Mais peut-être qu'encore que les sens nous trompent quelquefois touchant des choses fort peu sensibles et fort éloignées, il s'en rencontre néanmoins beaucoup d'autres desquelles on ne peut pas raisonnablement douter, quoique nous les connaissions par leur moyen par exemple, que je suis ici, assis auprès du feu, vêtu d'une robe de chambre, ayant ce papier entre les mains, et autres choses de cette nature. Et comment est-ce que je pourrais nier que ces mains et ce corps soient à moi, si ce n'est peut-être que je me compare à certains insensés de qui le cerveau est tellement troublé et offusqué par les noires vapeurs de la bile, qu'ils assurent constamment qu'ils sont des rois, lorsqu'ils sont très-pauvres; qu'ils sont vêtus d'or et de pourpre, lorsqu'ils sont tout nus, ou qui s'imaginent être des cruches, ou avoir un corps de verre?
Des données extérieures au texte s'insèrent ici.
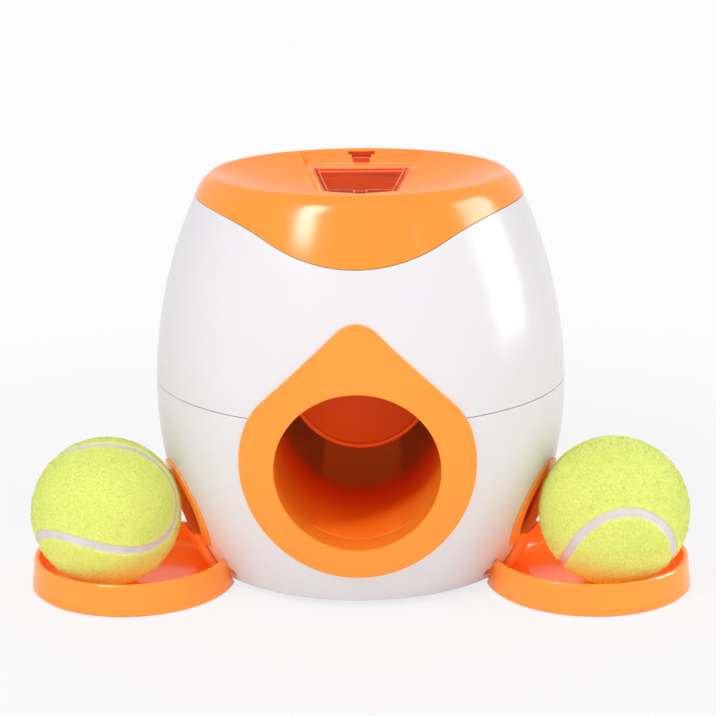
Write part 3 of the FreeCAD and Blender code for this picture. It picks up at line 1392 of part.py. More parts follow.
def balls():
    at = (BALL_CIRCLE * sine(S.ball_azimuth), -BALL_CIRCLE * cosine(S.ball_azimuth),
          S.tray_floor + S.ball_radius)
    core_outer = S.ball_radius - S.felt_thick
    core = cut("right_core_body", sphere("core_outer", core_outer - S.felt_gap, at),
               sphere("core_inner", core_outer - S.core_wall, at))
    felt = cut("right_felt_body", sphere("felt_outer", S.ball_radius, at),
               sphere("felt_inner", core_outer, at))
    for word, item in (("ball_core", core), ("ball_felt", felt)):
        right = node(f"right_{word}", item)
        node(f"left_{word}", mirrored(f"left_{word}_body", right))


# ------------------------------------------------------------------ build

def build():
    lower_shell()
    upper_shell()
    top_cover()
    treat_lid()
    front_panel()
    base_plate()
    rubber_feet()
    screws("base_screws", BASE_SCREWS, S.base_height + S.joint_gap / 2, S.boss_height + 2, -1)
    ball_tunnel()
    mechanism_frame()
    screws("frame_screws", TAB_SCREWS, FRAME_BOTTOM + S.tab_thick, 2 * S.tab_thick + 1, 1)
    axle_bushes()
    push_flap()
    shaft("flap_axle", S.flap_axle_back)
    clips("flap_axle_clips", S.flap_axle_back)
    flap_gear_sector()
    flap_spring()
    treat_hopper()
    screws("hopper_screws", LUG_SCREWS, S.cheek_top + S.joint_gap + S.lug_thick,
           S.lug_thick + S.lug_boss_height, 1)
    treat_drum()
    shaft("drum_shaft", DRUM_Y)
    clips("drum_shaft_clips", DRUM_Y)
    drum_pinion()
    treat_ducts()
    outlet_bezels()
    trays()
    balls()


def check_and_write():
    DOC.recompute()
    failed = [f"{item.Name}: {item.State}" for item in DOC.Objects
              if "Invalid" in item.State or "Error" in item.State]
    for item in NODES:
        if item.Shape.isNull() or not item.Shape.isValid() or not item.Shape.Solids:
            failed.append(f"{item.Label}: no valid solid")
    if failed:
        raise RuntimeError("features failed: " + ", ".join(failed))
    os.makedirs("parts", exist_ok=True)
    for item in NODES:
        item.Shape.exportStep(f"parts/{item.Label}.step")


build()
check_and_write()
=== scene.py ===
"""Looks of the ball-fed treat dispenser: camera, materials, stage, spring and felt balls.

Lengths are metres, in the CAD frame: +Z up, the ball mouth towards -Y.
"""
import math

import bmesh
import bpy
import numpy as np
from mathutils import Matrix, Vector


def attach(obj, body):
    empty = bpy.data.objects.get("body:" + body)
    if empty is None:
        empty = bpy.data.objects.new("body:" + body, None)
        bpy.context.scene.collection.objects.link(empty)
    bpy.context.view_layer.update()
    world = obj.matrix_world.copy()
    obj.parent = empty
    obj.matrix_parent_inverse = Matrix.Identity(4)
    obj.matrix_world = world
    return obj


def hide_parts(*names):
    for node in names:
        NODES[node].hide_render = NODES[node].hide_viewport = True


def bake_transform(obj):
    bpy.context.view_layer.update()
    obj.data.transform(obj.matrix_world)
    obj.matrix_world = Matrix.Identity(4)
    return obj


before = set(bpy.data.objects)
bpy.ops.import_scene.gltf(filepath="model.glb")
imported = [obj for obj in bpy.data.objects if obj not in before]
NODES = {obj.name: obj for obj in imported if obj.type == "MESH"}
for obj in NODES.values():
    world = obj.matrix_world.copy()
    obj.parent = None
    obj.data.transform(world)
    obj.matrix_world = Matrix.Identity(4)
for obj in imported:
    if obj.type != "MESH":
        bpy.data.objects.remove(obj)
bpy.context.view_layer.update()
MM = 0.001


def new_object(name, data):
    """An object that is in the scene."""
    thing = bpy.data.objects.new(name, data)
    bpy.context.scene.collection.objects.link(thing)
    return thing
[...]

Mais, quoi! ce sont des fous, et je ne serais pas moins extravagant si je me réglais sur leurs exemples.

Toutefois j'ai ici à considérer que je suis homme, et par conséquent que j'ai coutume de dormir et de me représenter en mes songes les mêmes choses, ou quelquefois de moins vraisemblables que ces insensés lorsqu'ils veillent. Combien de fois m'est-il arrivé de songer la nuit que j'étais en ce lieu, que j'étais habillé, que j'étais auprès du feu, quoique je fusse tout nu dedans mon lit! Il me semble bien à présent que ce n'est point

avec des yeux endormis que je regarde ce papier; que cette tête que je branle n'est point assoupie; que c'est avec dessein et de propos délibéré que j'étends cette main et que je la sens : ce qui arrive dans le sommeil ne semble point si clair ni si distinct que tout ceci. Mais, en y pensant soigneusement, je me ressouviens d'avoir souvent été trompé en dormant par de semblables illusions, et, en m'arrêtant sur cette pensée, je vois si manifestement qu'il n'y a point d'indices certains par où l'on puisse distinguer nettement la veille d'avec le sommeil, que j'en suis tout étonné; et mon étonnement est tel qu'il est presque capable de me persuader que je dors.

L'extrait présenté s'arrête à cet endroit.